Starting from the line that contains "obj.matrix_parent_inverse = Matrix.Identity(4)", reproduce each line exactly through the end of the material, and include no other lines.
**********
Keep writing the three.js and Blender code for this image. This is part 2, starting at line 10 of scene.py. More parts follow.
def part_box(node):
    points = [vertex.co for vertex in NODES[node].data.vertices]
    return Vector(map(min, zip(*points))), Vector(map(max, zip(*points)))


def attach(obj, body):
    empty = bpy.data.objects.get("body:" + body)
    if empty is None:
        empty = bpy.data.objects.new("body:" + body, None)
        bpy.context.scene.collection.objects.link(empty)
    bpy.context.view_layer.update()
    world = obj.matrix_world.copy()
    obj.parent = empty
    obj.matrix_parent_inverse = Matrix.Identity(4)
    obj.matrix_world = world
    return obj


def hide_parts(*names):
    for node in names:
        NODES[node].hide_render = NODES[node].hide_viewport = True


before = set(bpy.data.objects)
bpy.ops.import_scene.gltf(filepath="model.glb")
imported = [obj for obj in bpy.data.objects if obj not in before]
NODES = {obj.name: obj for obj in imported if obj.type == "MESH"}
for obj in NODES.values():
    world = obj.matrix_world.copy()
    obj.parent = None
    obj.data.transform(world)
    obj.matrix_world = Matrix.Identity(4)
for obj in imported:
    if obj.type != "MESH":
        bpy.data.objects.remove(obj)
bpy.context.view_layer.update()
**********
EXPECTED OUTPUT –
    obj.matrix_parent_inverse = Matrix.Identity(4)
    obj.matrix_world = world
    return obj


def hide_parts(*names):
    for node in names:
        NODES[node].hide_render = NODES[node].hide_viewport = True


before = set(bpy.data.objects)
bpy.ops.import_scene.gltf(filepath="model.glb")
imported = [obj for obj in bpy.data.objects if obj not in before]
NODES = {obj.name: obj for obj in imported if obj.type == "MESH"}
for obj in NODES.values():
    world = obj.matrix_world.copy()
    obj.parent = None
    obj.data.transform(world)
    obj.matrix_world = Matrix.Identity(4)
for obj in imported:
    if obj.type != "MESH":
        bpy.data.objects.remove(obj)
bpy.context.view_layer.update()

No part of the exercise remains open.